Let f: R -> R be a function such that [tex] \lim_{z\to 0^+} zf(z) \gt 0 [/tex] Prove that there is no function g(x) such that g'(x) = f(x) for all x in R.

## Homework Equations

Supposed to use the mean value theorem. If f(x) is continuous on [a,b] and differentiable on (a,b) then [tex] \exists c \in (a,b), f'(c) = \frac{f(b) - f(a)}{b-a}[/tex]

## The Attempt at a Solution

Assume there exists a function g(x) such that g'(x) = f(x) for all x in R. By the mean value theorem:

[tex] \exists c \in (0,x), f(c) = g'(c) = \frac{g(x) - g(0)}{x - 0}[/tex]

This means [tex] \lim_{x\to 0^+} \left(\frac{g(x) - g(0)}{x} - f(c) \right)= 0

\\

\lim_{x\to 0^+} \left(g(x) - g(0) - xf(c)\right) = 0

\\

\lim_{x\to 0^+} \left(g(x) - g(0)\right) = \lim_{x\to 0^+} xf(c)

[/tex]Since g(x) is differentiable everywhere (and hence continuous), the left side is equal to 0.
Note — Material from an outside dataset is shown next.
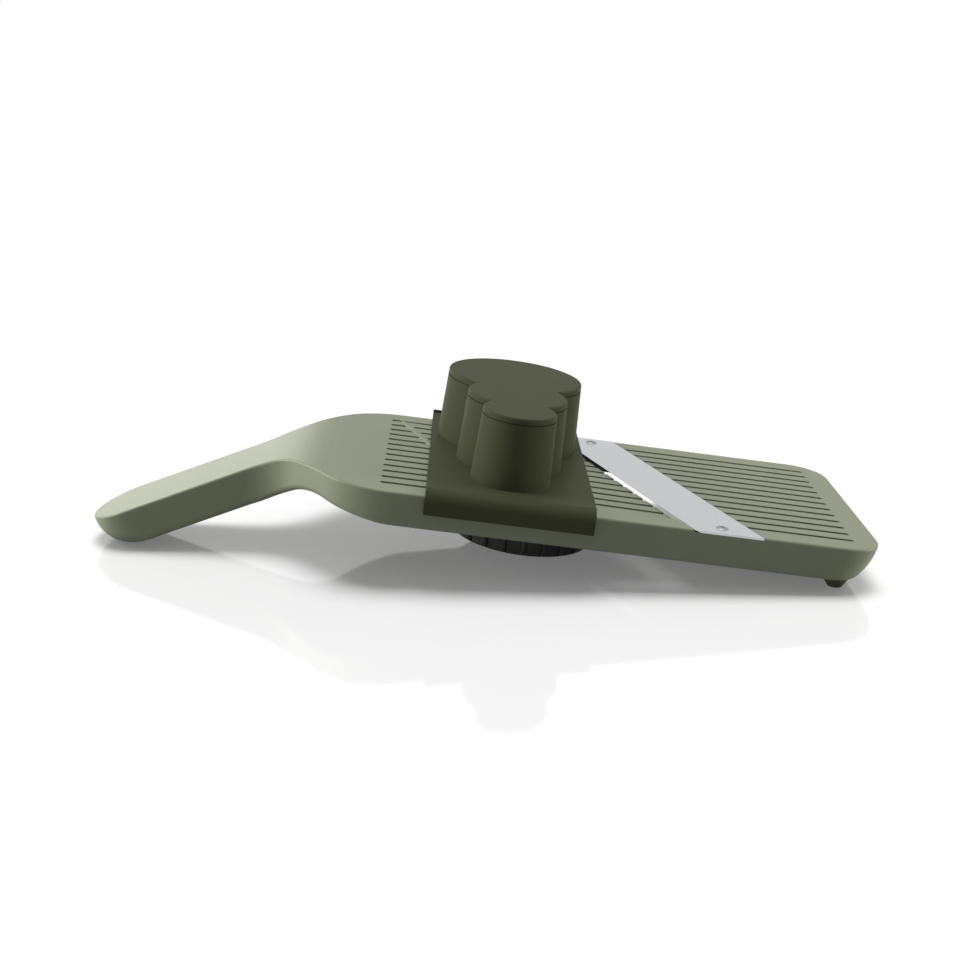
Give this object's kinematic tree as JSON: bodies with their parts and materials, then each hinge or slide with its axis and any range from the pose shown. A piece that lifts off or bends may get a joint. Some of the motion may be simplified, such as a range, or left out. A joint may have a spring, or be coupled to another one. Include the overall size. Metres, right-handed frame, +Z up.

Now the right side is where I'm not completely comfortable. If it was the limit of x(fx) then it's exactly what I'm given in the question. I'm thinking since x is going to 0 from the right then c also has to be going to 0 and so the limit on the right is greater than 0, which is a contradiction.

Can anyone tell me if I'm using faulty reasoning? I'm not really looking for the correct answer if I'm wrong. I'd just like to know where the flaw in my logic is.

Thanks